Foreign: $6 million from over 20 territories this weekend for a total international haul of $6.7 million and worldwide total of $58 million

This is a 65% drop for Purge: Anarchy, more or less the going average for a horror movie these days.  Some don’t fare so well, like, for example, the first Purge which plummeted 76% in its second weekend.  So, Anarchy actually opened lower than the first Purge, but didn’t decline nearly as bad in its second weekend.   The result is that its 10-day domestic total is now identical to the first Purge, which ultimately topped out at $64 million domestic.

5. Planes: Fire & Rescue 

Planes Fire Rescue

  • Weekend Gross=$9.5 million
  • Total Gross to Date=$35.3 million
  • Budget=$50 million

Foreign: $6.9 million from 30 territories this weekend for a total international haul of $21 million and worldwide total of $56.1 million

The first Planes was simply supposed to be a direct-to-video Cars spin-off, but putting it into theaters proved to be a shrewd move, grossing $90 million domestic/$219 million worldwide against a modest $50 million budget.  The problem is no one actually seemed to like Planes, and there wasn’t a whole lot of demand for a sequel just one year later.  The result is Planes: Fire & Rescue failing to launch.  Wait.  I can do better than that.  It looks like this is one movie that needs its own fire…and rescue unit.  I take it back.  I couldn’t do better.

6. Sex Tape  

Sex Tape

  • Weekend Gross=$6 million
  • Total Gross to Date=$26.9 million
  • Budget=$40 million

Foreign: $6.1 million from nearly 20 territories this weekend for a total international haul of $10.2 million and worldwide total of $37.1 million

Sex Tape is officially a box office dud.  This is just what Cameron Diaz does.  She puts out something that tanks causing us to write her off until she improbably comes back with a big hit, like Bad Teacher ($216 million worldwide against a $20 million budget) in 2011 or The Other Woman ($194 million worldwide against a $40 million budget) earlier this year.  Jason Segal, on the other hand, hasn’t really had a hit since 2011’s The Muppets ($165 million worldwide against a $45 million budget), and how much of that being a hit was because of him?  However, this is a good time to point out that the movie that put Segal on the map, Forgetting Sarah Marshall, wasn’t actually a ginormous hit either, $105 million worldwide against a $30 million budget.

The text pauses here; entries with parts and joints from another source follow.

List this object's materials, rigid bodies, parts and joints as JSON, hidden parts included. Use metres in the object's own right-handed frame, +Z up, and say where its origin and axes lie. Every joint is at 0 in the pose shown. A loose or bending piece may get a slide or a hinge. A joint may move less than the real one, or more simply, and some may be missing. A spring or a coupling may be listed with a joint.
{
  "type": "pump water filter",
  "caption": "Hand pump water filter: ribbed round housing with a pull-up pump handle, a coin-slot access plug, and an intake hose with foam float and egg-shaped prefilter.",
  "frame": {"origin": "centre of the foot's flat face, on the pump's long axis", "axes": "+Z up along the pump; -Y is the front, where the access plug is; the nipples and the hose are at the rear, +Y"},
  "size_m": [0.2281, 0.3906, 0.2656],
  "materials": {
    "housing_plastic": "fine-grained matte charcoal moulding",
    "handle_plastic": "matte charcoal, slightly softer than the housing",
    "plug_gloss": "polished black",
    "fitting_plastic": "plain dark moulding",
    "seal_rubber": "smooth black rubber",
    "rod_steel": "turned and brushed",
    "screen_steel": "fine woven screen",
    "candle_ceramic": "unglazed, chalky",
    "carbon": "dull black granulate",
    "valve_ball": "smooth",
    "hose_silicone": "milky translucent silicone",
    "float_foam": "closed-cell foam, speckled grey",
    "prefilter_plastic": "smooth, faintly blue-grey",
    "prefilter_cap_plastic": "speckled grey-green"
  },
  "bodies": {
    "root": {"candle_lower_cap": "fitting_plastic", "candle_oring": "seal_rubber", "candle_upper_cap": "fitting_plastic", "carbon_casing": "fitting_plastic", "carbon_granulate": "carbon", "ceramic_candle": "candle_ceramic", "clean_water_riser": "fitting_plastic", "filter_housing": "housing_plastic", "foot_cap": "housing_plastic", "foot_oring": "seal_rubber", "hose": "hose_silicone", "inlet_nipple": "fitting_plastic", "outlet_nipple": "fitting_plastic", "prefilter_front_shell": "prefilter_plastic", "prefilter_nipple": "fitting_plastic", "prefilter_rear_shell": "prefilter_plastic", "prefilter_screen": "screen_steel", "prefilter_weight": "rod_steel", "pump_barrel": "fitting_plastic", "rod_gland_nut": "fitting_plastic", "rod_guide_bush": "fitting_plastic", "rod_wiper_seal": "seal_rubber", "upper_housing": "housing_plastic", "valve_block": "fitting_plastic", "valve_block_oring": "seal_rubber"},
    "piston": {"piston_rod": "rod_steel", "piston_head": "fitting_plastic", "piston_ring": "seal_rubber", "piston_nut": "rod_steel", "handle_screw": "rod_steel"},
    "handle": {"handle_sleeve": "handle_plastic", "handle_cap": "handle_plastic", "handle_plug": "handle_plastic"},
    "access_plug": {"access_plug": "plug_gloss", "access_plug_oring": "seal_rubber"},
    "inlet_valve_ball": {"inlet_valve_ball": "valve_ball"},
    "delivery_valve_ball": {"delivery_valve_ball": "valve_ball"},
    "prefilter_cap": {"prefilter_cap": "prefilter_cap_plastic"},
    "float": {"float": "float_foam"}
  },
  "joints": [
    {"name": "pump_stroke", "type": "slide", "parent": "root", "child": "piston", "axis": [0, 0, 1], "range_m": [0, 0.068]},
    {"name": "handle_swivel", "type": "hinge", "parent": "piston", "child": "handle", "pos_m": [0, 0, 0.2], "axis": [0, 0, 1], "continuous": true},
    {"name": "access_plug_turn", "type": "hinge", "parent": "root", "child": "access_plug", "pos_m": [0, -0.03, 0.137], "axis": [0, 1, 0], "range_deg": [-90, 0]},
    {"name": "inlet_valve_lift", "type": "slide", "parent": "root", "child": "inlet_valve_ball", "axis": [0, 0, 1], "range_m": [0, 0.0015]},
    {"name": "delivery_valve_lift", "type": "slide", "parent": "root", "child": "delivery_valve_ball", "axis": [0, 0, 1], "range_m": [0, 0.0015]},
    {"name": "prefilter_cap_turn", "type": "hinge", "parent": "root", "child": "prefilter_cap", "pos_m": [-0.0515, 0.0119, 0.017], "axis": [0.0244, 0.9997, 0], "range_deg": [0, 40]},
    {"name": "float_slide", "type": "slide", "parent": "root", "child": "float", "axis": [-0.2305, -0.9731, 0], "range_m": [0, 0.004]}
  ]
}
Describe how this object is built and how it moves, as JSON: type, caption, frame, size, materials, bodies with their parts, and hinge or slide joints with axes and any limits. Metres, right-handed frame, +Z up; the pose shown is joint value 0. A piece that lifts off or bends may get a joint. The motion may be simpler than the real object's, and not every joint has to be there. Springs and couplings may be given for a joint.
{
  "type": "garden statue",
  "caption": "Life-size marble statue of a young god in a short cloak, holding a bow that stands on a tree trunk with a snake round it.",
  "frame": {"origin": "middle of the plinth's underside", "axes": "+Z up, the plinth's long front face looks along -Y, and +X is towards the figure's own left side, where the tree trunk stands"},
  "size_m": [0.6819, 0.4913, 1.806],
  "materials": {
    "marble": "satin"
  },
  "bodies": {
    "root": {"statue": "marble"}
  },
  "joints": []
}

7. Transformers: Age of Extinction 

Transformers-Age-of-Extinction-Slice

  • Weekend Gross=$4.7 million
  • Total Gross to Date=$236 million
  • Budget=$210 million

Foreign: $37.5 million from nearly 60 territories this weekend for a new international/worldwide split of $730/$966.4 million.

This is going to be the first summer in nearly a decade in which no single movie managed to gross $300 million at the domestic market.  Our last real hope to do so, Transformers: Age of Extinction, has been the franchise’s worst performer to date, at least domestically.

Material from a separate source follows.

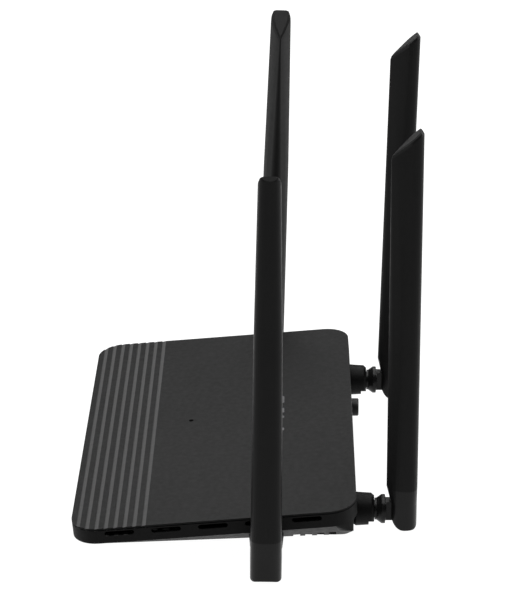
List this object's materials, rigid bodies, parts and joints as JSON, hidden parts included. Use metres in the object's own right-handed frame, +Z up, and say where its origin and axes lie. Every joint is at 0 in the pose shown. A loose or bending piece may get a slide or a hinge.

As a point of comparison, Age of Extinction has now crossed $300 million in China.

That makes us look bad, doesn’t it?  China has exactly one more $300 million-grossing film this summer than we do.  Yeah, yeah, yeah, China’s taking over everything, but Age of Extinction is the first film to ever gross $300 million in China.  North America’s had 47 films do that.  Take that China.

8. And So It Goes (Opening Weekend)

and-so-it-goes

  • Weekend Gross=$4.6 million
  • Budget=They’d rather not say

Foreign: No international box office yet

This is already a higher gross than what director Rob Reiner’s last two movies (The Magic of Belle Isle, Flipped) made combined (less than $2 million) from their entire run.  He remains the guy who directed classics like Princess Bride, Misery, When Harry Met Sally but now struggles to get his films into theaters.  The poor reviews for his recent efforts surely don’t help, but it’s mostly that he continues making the movies he’s always made while Hollywood isn’t so much interested to be in that kind of business anymore.

9. Tammy

  • Weekend Gross=$3.4 million
  • Total Gross to Date=$78 million
  • Budget=$20 million

Foreign: Currently, it has an international gross of $6.1 million from limited release for a worldwide total of $84.3 million.

10. A Most Wanted Man (Opening Weekend)

a-most-wanted-man

  • Weekend Gross=$2.6 million
  • Budget=They’re not telling

Foreign: No international box office yet

This is the best opening weekend in distributor Roadside Attractions history.  Technically, The Conspirator made more ($3.5 million), but it opened on nearly 350 more screens than A Most Wanted Man (707 vs. 361).  The closest comparison, then, is to Mud, which opened on practically the exact same number of screens as Most Wanted and posted a $2.2 million debut.  It went on to earn $21.5 million domestically whereas The Conspirator topped out at $11.5 million, still the two biggest hits in Roadside’s history.  Will A Most Wanted Man follow in their tracks, or is this debut merely a reflection of fans rushing out to see one of Philip Seymour Hoffman’s final movies?

What Fell Out of the Top 10?:

22 Jump Street (#7 to #11), How To Train Your Dragon 2 (#8 to #12), Maleficent (#10 to #13), and Earth to Echo (#9 to #16).  Maleficent’s $715 million worldwide gross is enough to land at #3 on the list of 2014’s biggest worldwide earners, passing Captain America: The Winter Soldier ($713 million) but still trailing Days of Future Past ($739 million) and Age of Extinction ($966 million).

What’s Up Next?:

Guardians of the Galaxy and Get On Up both open wide.